■ Exercise goal ■
Only the lines from the start up to and including the line containing "import Module from" should be repeated, word for word.

■ Data shown ■
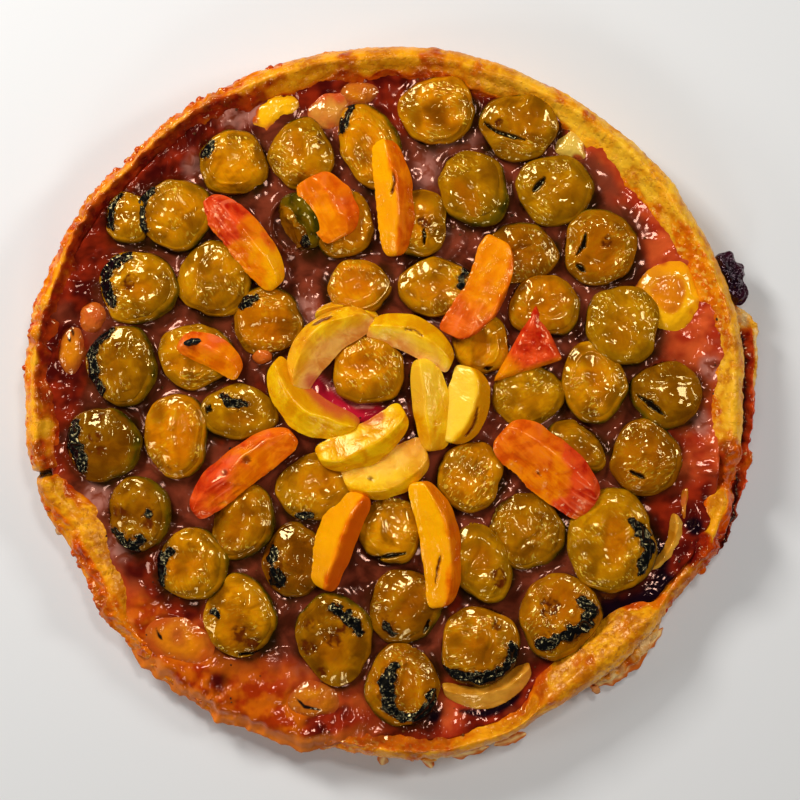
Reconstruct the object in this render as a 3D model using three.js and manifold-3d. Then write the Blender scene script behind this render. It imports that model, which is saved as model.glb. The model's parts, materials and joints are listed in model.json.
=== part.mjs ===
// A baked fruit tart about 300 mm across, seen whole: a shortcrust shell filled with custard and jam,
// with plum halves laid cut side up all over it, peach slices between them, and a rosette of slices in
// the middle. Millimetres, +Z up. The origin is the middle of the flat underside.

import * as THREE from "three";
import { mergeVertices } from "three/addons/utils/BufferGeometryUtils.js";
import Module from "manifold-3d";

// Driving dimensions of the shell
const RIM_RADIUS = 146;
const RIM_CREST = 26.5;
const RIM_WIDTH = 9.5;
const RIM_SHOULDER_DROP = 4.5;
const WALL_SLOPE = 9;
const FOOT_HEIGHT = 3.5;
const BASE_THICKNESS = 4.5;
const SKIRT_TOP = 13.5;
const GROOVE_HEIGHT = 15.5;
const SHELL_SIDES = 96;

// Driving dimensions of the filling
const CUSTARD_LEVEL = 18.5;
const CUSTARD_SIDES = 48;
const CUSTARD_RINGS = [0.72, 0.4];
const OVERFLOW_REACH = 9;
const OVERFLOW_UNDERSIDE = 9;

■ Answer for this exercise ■
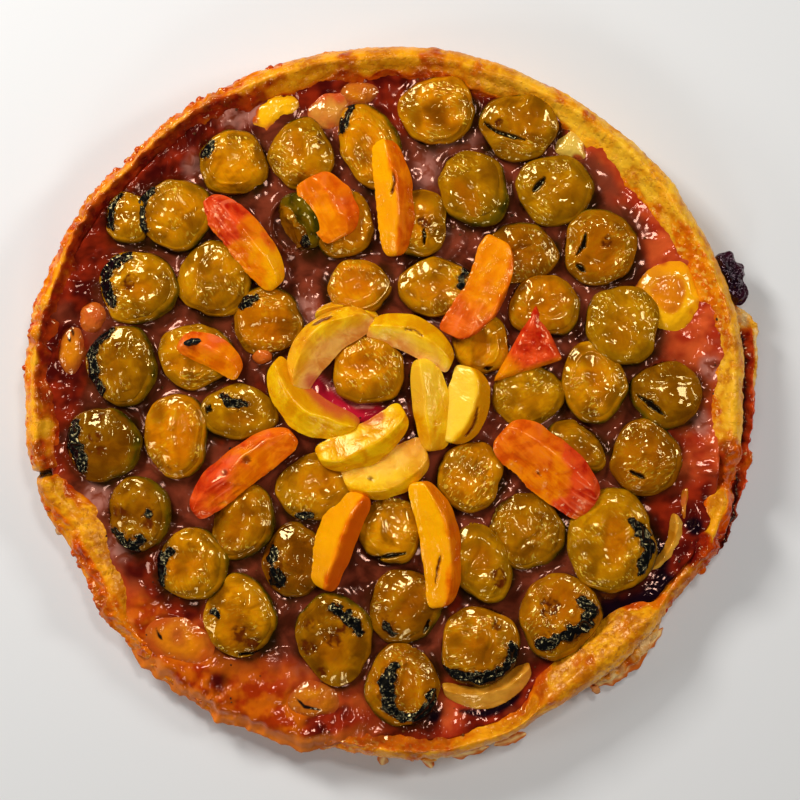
Reconstruct the object in this render as a 3D model using three.js and manifold-3d. Then write the Blender scene script behind this render. It imports that model, which is saved as model.glb. The model's parts, materials and joints are listed in model.json.
=== part.mjs ===
// A baked fruit tart about 300 mm across, seen whole: a shortcrust shell filled with custard and jam,
// with plum halves laid cut side up all over it, peach slices between them, and a rosette of slices in
// the middle. Millimetres, +Z up. The origin is the middle of the flat underside.

import * as THREE from "three";
import { mergeVertices } from "three/addons/utils/BufferGeometryUtils.js";
import Module from "manifold-3d";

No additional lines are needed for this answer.